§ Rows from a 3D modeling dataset
=====

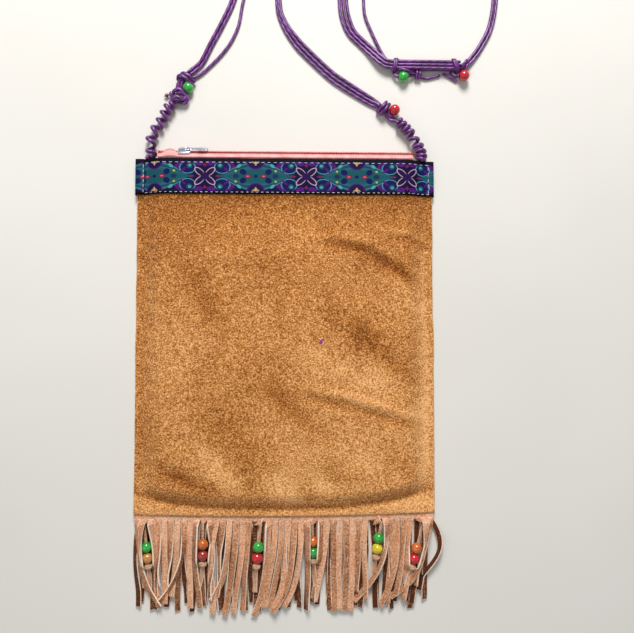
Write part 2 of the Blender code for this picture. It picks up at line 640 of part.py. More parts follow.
def strand(name, route, side, across):
    """One strand of a route: across is -1, 0 or 1 times the spread, to the left of the run."""
    laid = []
    for index, (x, y, height, spread, lift) in enumerate(route):
        shifted = x * 0.001 + from_corner(side, index)
        raised = height + (lift if across == 0 else 0)
        laid.append((shifted, MOUTH_Y + y * 0.001, STRAND_Z + raised * 0.001, spread * 0.001))
    fine = smooth_curve(laid)
    points = []
    for index, (x, y, z, spread) in enumerate(fine):
        before = fine[max(index - 1, 0)]
        after = fine[min(index + 1, len(fine) - 1)]
        run = Vector((after[0] - before[0], after[1] - before[1], 0)).normalized()
        points.append(Vector((x - run.y * spread * across, y + run.x * spread * across, z)))
    path = [(point, CORD / 2) for point in spaced(points, CORD_STEP)]
    finish(tube(name, path), CORD_PURPLE, 0.45)


def add_strands():
    strand("strand_pair_1", PAIR_ROUTE, -1, 1)
    strand("strand_pair_2", PAIR_ROUTE, -1, -1)
    strand("strand_single", SINGLE_ROUTE, -1, 0)
    for number, across in enumerate((1, 0, -1), 1):
        strand(f"strand_triple_{number}", TRIPLE_ROUTE, 1, across)


def add_spirals_and_knots():
    for side, label, spiral, knot in ((-1, "left", SPIRAL_LEFT, KNOT_LEFT),
                                      (1, "right", SPIRAL_RIGHT, KNOT_RIGHT)):
        shift = from_corner(side, 0)
        height = REST_GAP + SPIRAL_RADIUS
        route = [(x * 0.001 + shift, MOUTH_Y + y * 0.001) for x, y in spiral]
        fine = [Vector((x, y, height)) for x, y in smooth_curve(route)]
        path = [(point, SPIRAL_RADIUS) for point in spaced(fine, SPIRAL_RADIUS)]
        finish(tube(f"strap_spiral_{label}", path), CORD_PURPLE, 0.45)
        route = [(x * 0.001 + shift, MOUTH_Y + y * 0.001, r * 0.001) for x, y, r in knot]
        path = [(Vector((x, y, KNOT_HEIGHT)), r) for x, y, r in smooth_curve(route)[::10]]
        finish(tube(f"strap_knot_{label}", path), CORD_PURPLE, 0.45)


def add_strap_bead(name, mesh, radius, place, side, axis, colour):
    x, y, degrees, lift = place
    away = Matrix.Rotation(math.radians(degrees), 3, "Z") @ Vector((radius, 0, 0))
    corner = Vector((x * 0.001 + from_corner(side, 0), MOUTH_Y + y * 0.001, 0))
    middle = corner + away + Vector((0, 0, REST_GAP + radius + lift * 0.001))
    add_bead(name, mesh, middle, axis, colour)


def add_strap_beads(mesh):
    tip = bead_mesh("tip_bead", TIP_BEAD_RADIUS, TIP_BEAD_HOLE)
    for name, shape, radius, place, side, axis, colour in (
        ("strap_bead_left", mesh, BEAD_RADIUS, BEAD_SPOT_LEFT, -1, (0.6, 0.8, 0), GREEN),
        ("strap_bead_right", mesh, BEAD_RADIUS, BEAD_SPOT_RIGHT, 1, (-0.8, 0.6, 0), RED),
        ("adjuster_bead_left", mesh, BEAD_RADIUS, BEAD_SPOT_ADJUST_LEFT, 0, (1, 0.2, 0), GREEN),
        ("adjuster_bead_right", mesh, BEAD_RADIUS, BEAD_SPOT_ADJUST_RIGHT, 0, (1, 0.3, 0), RED),
        ("strap_tip_bead_left", tip, TIP_BEAD_RADIUS, BEAD_SPOT_TIP, -1, (1, -0.3, 0), DARK_PEARL),
    ):
        add_strap_bead(name, shape, radius, place, side, axis, colour)


def add_adjusters():
    """Two wrapped knots, each a sleeve round both layers of strands."""
    inner = STRAND_PITCH + CORD / 2 + SLEEVE_PLAY
    low = STRAND_Z + LOWER_LAYER - CORD / 2 - SLEEVE_PLAY
    high = STRAND_Z + UPPER_LAYER + CORD / 2 + SLEEVE_PLAY
    wall = SLEEVE_WALL
    half = SLEEVE_LENGTH / 2
    line = MOUTH_Y + ADJUST_LINE
    for name, x in (("adjuster_knot_left", ADJUST_LEFT), ("adjuster_knot_right", ADJUST_RIGHT)):
        frame = Matrix.Translation((x, line, 0))
        bm = box_bmesh((-half, -inner - wall, low - wall), (half, inner + wall, high + wall))
        sleeve = mesh_object(name, bm, frame)
        bevel_edges(sleeve, wall * 0.8)
        hole = box_bmesh((-half * 2, -inner, low), (half * 2, inner, high))
        boolean(sleeve, mesh_object(f"{name}_hole", hole, frame), "DIFFERENCE")
        finish(sleeve, CORD_PURPLE, 0.45)


# ---------------------------------------------------------------- build

def main():
    for item in list(bpy.data.objects):
        bpy.data.objects.remove(item, do_unlink=True)
    add_panels()
    add_ribbon()
    add_tapes()
    add_chain()
    add_slider()
    add_pull()
    add_fringe()
    add_thongs()
    mesh = bead_mesh("bead", BEAD_RADIUS, BEAD_HOLE)
    add_thong_beads(mesh)
    add_strap_beads(mesh)
    add_spirals_and_knots()
    add_strands()
    add_adjusters()


main()
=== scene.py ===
"""Fringed suede crossbody pouch: its soft goods, cords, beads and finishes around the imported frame."""
import json
import math
import random

import bmesh
import bpy
from mathutils import Matrix, Vector, noise


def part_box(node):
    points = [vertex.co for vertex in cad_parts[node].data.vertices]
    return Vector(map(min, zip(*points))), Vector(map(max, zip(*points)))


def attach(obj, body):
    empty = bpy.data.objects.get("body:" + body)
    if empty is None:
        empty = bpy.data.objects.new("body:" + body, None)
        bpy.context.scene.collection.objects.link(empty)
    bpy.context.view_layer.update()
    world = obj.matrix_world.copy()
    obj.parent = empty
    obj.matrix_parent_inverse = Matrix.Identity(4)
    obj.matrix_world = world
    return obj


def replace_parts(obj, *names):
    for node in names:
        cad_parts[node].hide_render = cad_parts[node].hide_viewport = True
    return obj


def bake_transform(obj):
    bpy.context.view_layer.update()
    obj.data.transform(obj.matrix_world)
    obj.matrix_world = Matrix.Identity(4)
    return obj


noise.seed_set(5)
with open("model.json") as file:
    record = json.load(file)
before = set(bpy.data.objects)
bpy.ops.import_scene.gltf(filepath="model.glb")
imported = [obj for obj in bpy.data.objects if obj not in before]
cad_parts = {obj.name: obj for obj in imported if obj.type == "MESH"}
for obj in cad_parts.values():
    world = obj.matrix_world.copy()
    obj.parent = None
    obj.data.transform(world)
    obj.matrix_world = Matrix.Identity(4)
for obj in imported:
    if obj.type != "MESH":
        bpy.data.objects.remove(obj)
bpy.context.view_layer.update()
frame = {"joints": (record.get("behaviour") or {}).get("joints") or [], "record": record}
MM = 0.001

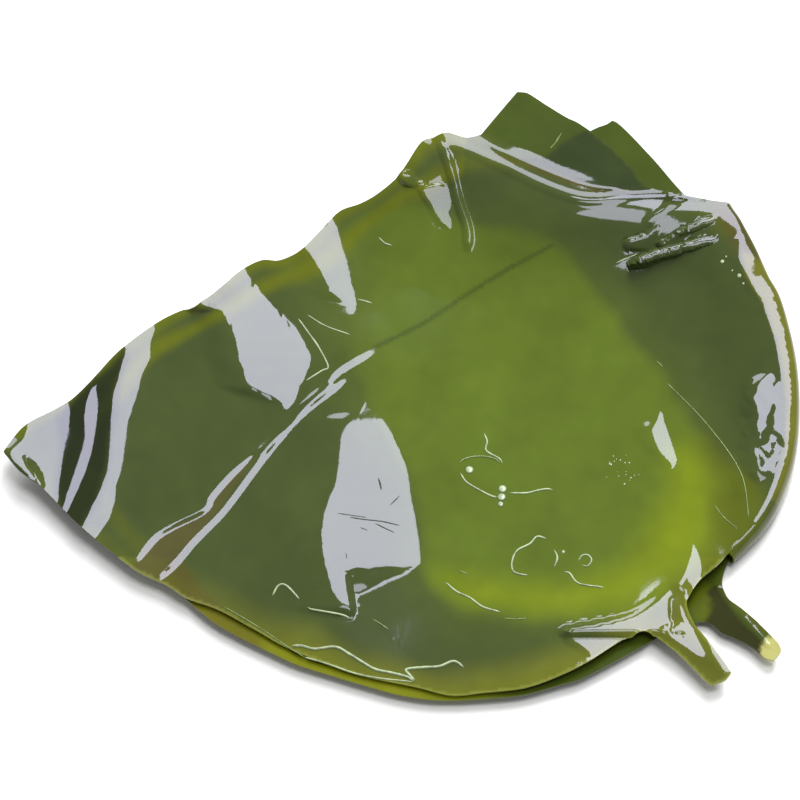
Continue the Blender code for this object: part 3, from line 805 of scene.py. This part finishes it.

=====

Your task is to repeat exactly the lines from the one that contains "finish(sleeve, CORD_PURPLE, 0.45)" through the one that contains "if empty is", with both end lines included.

§ RESULT OF THIS EXERCISE
        finish(sleeve, CORD_PURPLE, 0.45)


# ---------------------------------------------------------------- build

def main():
    for item in list(bpy.data.objects):
        bpy.data.objects.remove(item, do_unlink=True)
    add_panels()
    add_ribbon()
    add_tapes()
    add_chain()
    add_slider()
    add_pull()
    add_fringe()
    add_thongs()
    mesh = bead_mesh("bead", BEAD_RADIUS, BEAD_HOLE)
    add_thong_beads(mesh)
    add_strap_beads(mesh)
    add_spirals_and_knots()
    add_strands()
    add_adjusters()


main()
=== scene.py ===
"""Fringed suede crossbody pouch: its soft goods, cords, beads and finishes around the imported frame."""
import json
import math
import random

import bmesh
import bpy
from mathutils import Matrix, Vector, noise


def part_box(node):
    points = [vertex.co for vertex in cad_parts[node].data.vertices]
    return Vector(map(min, zip(*points))), Vector(map(max, zip(*points)))


def attach(obj, body):
    empty = bpy.data.objects.get("body:" + body)
    if empty is None:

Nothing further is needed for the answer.